Les vélos du Tour de France, des œuvres d’art au prix d’une voiture
Après avoir fait les louanges de l’œuvre en deux langues, un type a soulevé la bâche. Des applaudissements ont fusé. Certains se sont levés pour apercevoir les courbes de la création. C’était un vélo.
Le béotien a levé un sourcil : comment remplit-on la salle de conférence d’un hôtel liégeois, la veille du départ du Tour, en promettant juste de voir un vélo ? Un joli vélo, clinquant et sans éclat de peinture, certes, mais un vélo quand même.
Certains voulaient peut-être entretenir leurs relations pour obtenir un jour la machine à moindre frais. Mais il n’y avait pas que ça : le vélo sur route est un business au même titre que l’industrie automobile – en moins polluant et mieux portant. Selon une étude parue en 2010, le marché mondial du cycle vaudra plus de 60 milliards d’euros dans trois ans.
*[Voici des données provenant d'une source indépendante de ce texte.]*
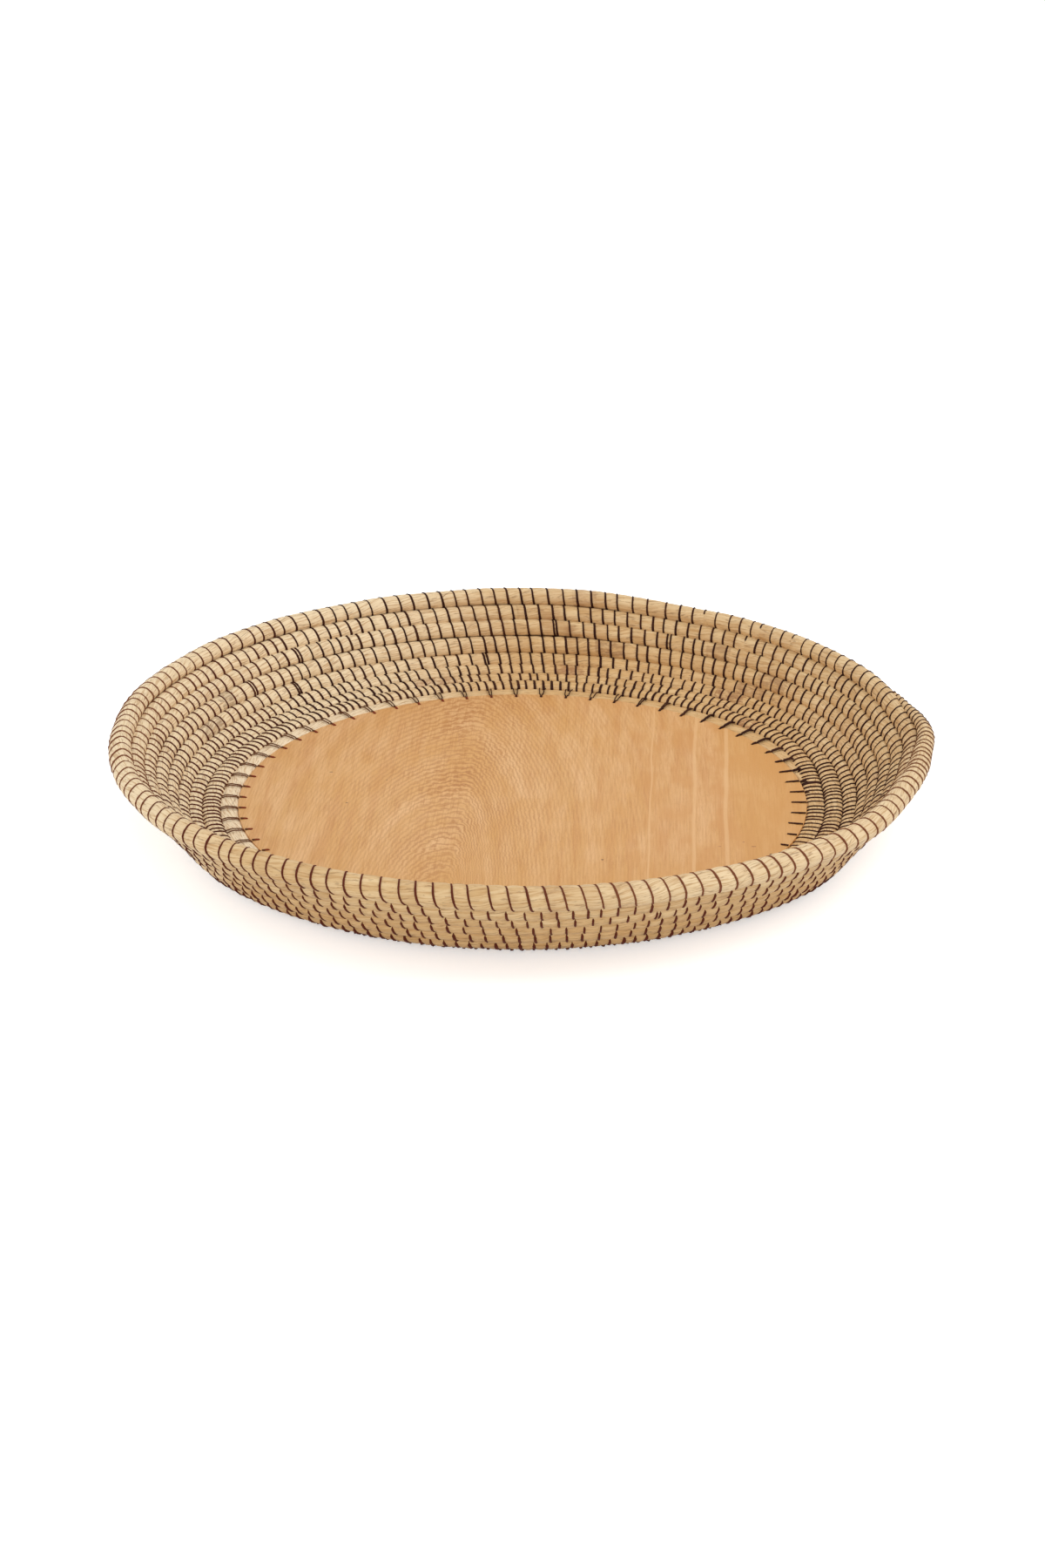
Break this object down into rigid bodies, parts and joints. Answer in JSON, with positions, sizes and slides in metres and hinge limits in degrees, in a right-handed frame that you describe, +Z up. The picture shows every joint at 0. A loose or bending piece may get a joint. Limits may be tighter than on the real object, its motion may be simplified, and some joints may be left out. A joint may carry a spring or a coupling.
{
  "type": "coiled grass tray with wooden base",
  "caption": "Round low tray with a thin wooden base laced into a flared wall of coiled grass, its rows sewn together with dark thread.",
  "frame": {"origin": "middle of the tray on the plane that it stands on", "axes": "+Z up out of the tray, +X to the right as pictured, where the grass coil starts and ends, +Y to the back"},
  "size_m": [0.4599, 0.4606, 0.0534],
  "materials": {
    "wood": "satin, lightly sealed softwood ply",
    "grass": "dry unvarnished grass stems, slight sheen",
    "thread": "matt dark brown waxed thread"
  },
  "bodies": {
    "root": {"wooden_base": "wood", "grass_coil": "grass", "base_lacing": "thread"}
  },
  "joints": []
}
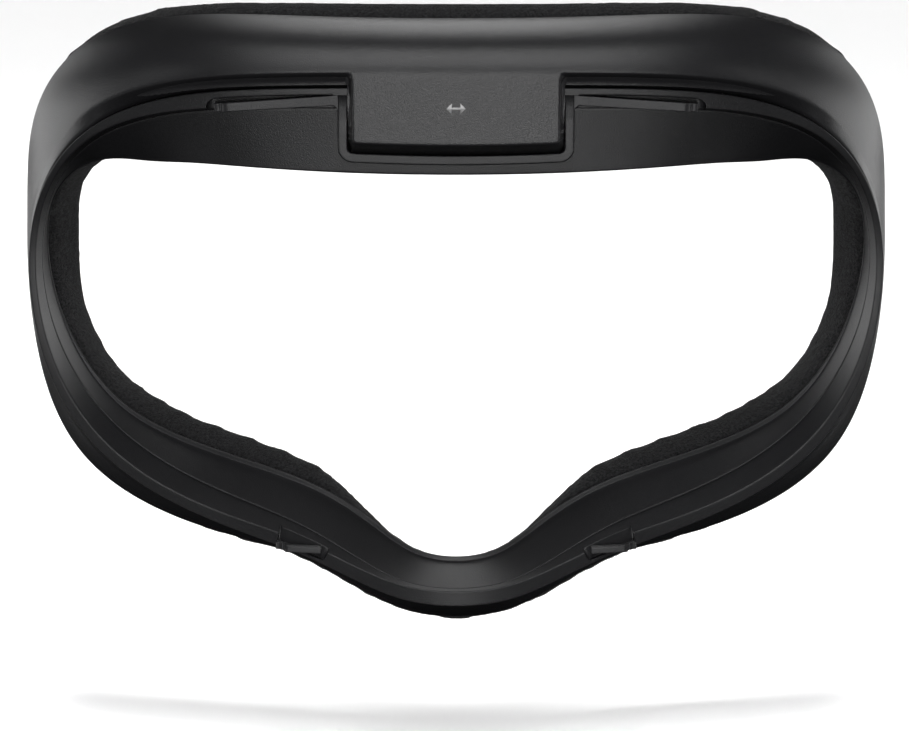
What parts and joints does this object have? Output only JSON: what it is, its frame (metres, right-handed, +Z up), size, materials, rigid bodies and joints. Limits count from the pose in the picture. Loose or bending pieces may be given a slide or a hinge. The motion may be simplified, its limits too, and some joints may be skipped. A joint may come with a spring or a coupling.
{
  "type": "headset facial interface",
  "caption": "Face cushion frame of a head-worn display: a flared shroud ring with snap arms in front and a padded fabric cushion behind.",
  "frame": {"origin": "centre of the seat face: the middle of the lower run of the rim around the centre tab, on the rim's front plane", "axes": "+X to the right seen from the display side, +Y from the display towards the wearer's face, +Z up towards the forehead"},
  "size_m": [0.1682, 0.0559, 0.1188],
  "materials": {
    "shroud_plastic": "satin black moulding with a fine spark-eroded grain",
    "rim_plastic": "satin black moulding",
    "carrier_plastic": "satin black moulding, smoother than the shroud",
    "snap_plastic": "satin black moulding",
    "mounting_tape": "double-sided mounting tape",
    "cushion_foam": "open-cell polyurethane foam",
    "knit_cover": "fine black brushed knit"
  },
  "bodies": {
    "frame": {"outer_shroud": "shroud_plastic", "rim_frame": "rim_plastic", "pad_carrier": "carrier_plastic", "brow_tape": "mounting_tape", "left_tape": "mounting_tape", "right_tape": "mounting_tape", "nose_tape": "mounting_tape", "foam_core": "cushion_foam", "fabric_cover": "knit_cover"},
    "upper_left_arm": {"upper_snap_left": "snap_plastic"},
    "upper_right_arm": {"upper_snap_right": "snap_plastic"},
    "lower_left_arm": {"lower_snap_left": "snap_plastic"},
    "lower_right_arm": {"lower_snap_right": "snap_plastic"}
  },
  "joints": [
    {"name": "upper_left_flex", "type": "hinge", "parent": "frame", "child": "upper_left_arm", "pos_m": [-0.02255, 0.0002, 0.0107], "axis": [0, 1, 0], "range_deg": [0, 3], "stiffness_Nm_per_rad": 0.31},
    {"name": "upper_right_flex", "type": "hinge", "parent": "frame", "child": "upper_right_arm", "pos_m": [0.02255, 0.0002, 0.0107], "axis": [0, -1, 0], "range_deg": [0, 3], "stiffness_Nm_per_rad": 0.31},
    {"name": "lower_left_flex", "type": "hinge", "parent": "frame", "child": "lower_left_arm", "pos_m": [-0.02571, -0.00508, -0.07408], "axis": [0, 1, 0], "range_deg": [0, 6], "stiffness_Nm_per_rad": 0.29},
    {"name": "lower_right_flex", "type": "hinge", "parent": "frame", "child": "lower_right_arm", "pos_m": [0.02571, -0.00508, -0.07408], "axis": [0, -1, 0], "range_deg": [0, 6], "stiffness_Nm_per_rad": 0.29}
  ]
}
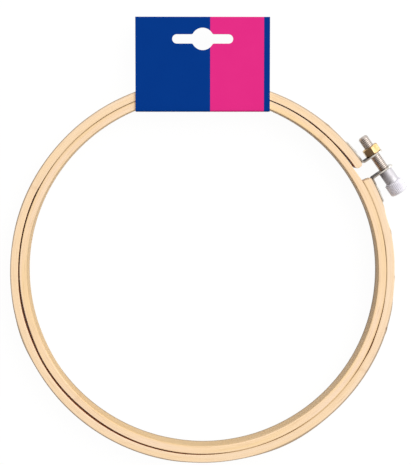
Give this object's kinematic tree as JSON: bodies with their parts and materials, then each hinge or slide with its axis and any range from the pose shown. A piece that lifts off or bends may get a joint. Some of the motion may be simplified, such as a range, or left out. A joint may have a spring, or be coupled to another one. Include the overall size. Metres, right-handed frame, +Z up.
{
  "type": "embroidery hoop",
  "caption": "Round two-ring embroidery hoop of bamboo strip with a knurled screw clamp on riveted lugs and a folded hang card round its top.",
  "frame": {"origin": "under the middle of the part's outline, on the surface that the hoop lies on", "axes": "+Z up along the hoop's axis, towards the side that is seen; +Y towards the hang card's top edge; the screw clamp lies at the +X side"},
  "size_m": [0.1624, 0.1826, 0.0103],
  "materials": {
    "bamboo_inner_ring": "sanded, unvarnished",
    "bamboo_outer_ring": "sanded, unvarnished",
    "nickel_plated_steel": "bright nickel plate",
    "knurled_nickel_plate": "knurled, nickel plate",
    "turned_brass": "turned from bar",
    "printed_board": "coated board, printed in two flat colours"
  },
  "bodies": {
    "nut_side": {"outer_ring_nut_side": "bamboo_outer_ring", "nut_side_bracket": "nickel_plated_steel", "nut_side_rivet_upper": "nickel_plated_steel", "nut_side_rivet_lower": "nickel_plated_steel", "threaded_bush": "turned_brass"},
    "screw_side": {"outer_ring_screw_side": "bamboo_outer_ring", "screw_side_bracket": "nickel_plated_steel", "screw_side_rivet_upper": "nickel_plated_steel", "screw_side_rivet_lower": "nickel_plated_steel"},
    "thumb_screw": {"thumb_screw_stud": "nickel_plated_steel", "thumb_screw_head": "knurled_nickel_plate"},
    "inner_ring": {"inner_ring": "bamboo_inner_ring"},
    "header_card": {"header_card": "printed_board"}
  },
  "joints": [
    {"name": "outer_ring_opening", "type": "hinge", "parent": "nut_side", "child": "screw_side", "pos_m": [-0.06577, -0.05639, 0.00515], "axis": [0, 0, -1], "range_deg": [0, 2]},
    {"name": "thumb_screw_turn", "type": "hinge", "parent": "screw_side", "child": "thumb_screw", "pos_m": [0.07104, 0.03104, 0.00515], "axis": [0.5693, -0.8221, 0], "range_deg": [0, 2880]},
    {"name": "inner_ring_turn", "type": "hinge", "parent": "nut_side", "child": "inner_ring", "pos_m": [-0.00243, -0.01252, 0.00515], "axis": [0, 0, 1], "continuous": true},
    {"name": "header_card_slide", "type": "hinge", "parent": "nut_side", "child": "header_card", "pos_m": [-0.00243, -0.01252, 0.00515], "axis": [0, 0, 1], "range_deg": [-26, 95]}
  ],
  "couplings": [
    {"joint": "outer_ring_opening", "follows": "thumb_screw_turn", "ratio": 0.00068665}
  ]
}
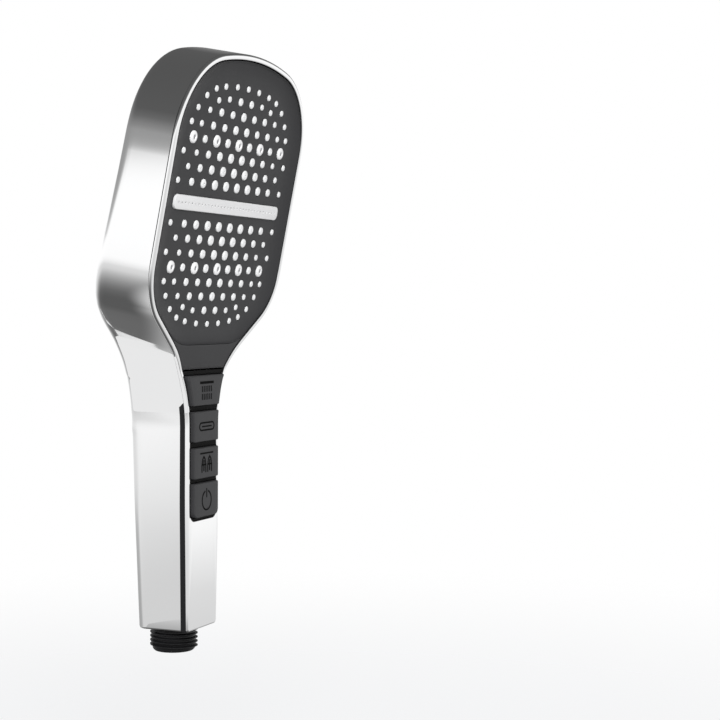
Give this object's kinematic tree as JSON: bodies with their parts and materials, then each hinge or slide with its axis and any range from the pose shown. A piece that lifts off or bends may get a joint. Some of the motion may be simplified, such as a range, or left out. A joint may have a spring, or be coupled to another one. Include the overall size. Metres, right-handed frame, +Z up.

« Avec un Look, on se sent unique »
Lorsque le directeur commercial de Look, Eric Vanhaverbeke, a présenté ce jour-là le dernier vélo de la marque française, il suffisait de fermer les yeux pour s’imaginer chez Ferrari :
« Avec un vélo Look, on se sent unique. C’est rouler avec du style, c’est un état d’esprit. [...] On a beaucoup travaillé sur la partie avant du cockpit. »
Le guidon, quoi.
Plusieurs fabricants se partagent le marché. Leurs noms, vous les voyez en gros sur les vélos des coureurs du Tour. Look, Giant, Trek, Time, BMC, Specialized, Pinarello, Cannondale, Bianchi, Ridley, Scott, on en passe.
Autant de concurrents qui se surveillent les uns les autres : un mécanicien nous a interdit de prendre la photo d’un vélo encore en phase de test, par crainte de l’espionnage industriel.
La plupart sont en contrat avec une ou plusieurs équipes cyclistes pour bénéficier d’une visibilité exceptionnelle à la télévision et pouvoir dire que si Dupont a gagné, c’est aussi grâce à son vélo.
Une marque paye cher sa visibilité
Les marques payent les plus grandes équipes pour leur fournir entre 100 et 150 vélos par saison. Les chiffres sont confidentiels et varient grandement en fonction de la renommée de l’équipe et des coureurs.
Il en a coûté quelques centaines de milliers d’euros à Look pour équiper Cofidis mais Specialized aurait offert six millions à l’équipe Sky pour l’équiper en 2013. L’équipe de Bradley Wiggins et Mark Cavendish a finalement renouvelé son contrat avec Pinarello.
Le nombre de zéros sur le chèque n’est pas le seul critère. Philippe Raimbaud, manager de l’équipe Saur-Sojasun, dit avoir sollicité Time pour la fiabilité du matériel et de la qualité de la relation avec le fabricant, après une expérience malheureuse.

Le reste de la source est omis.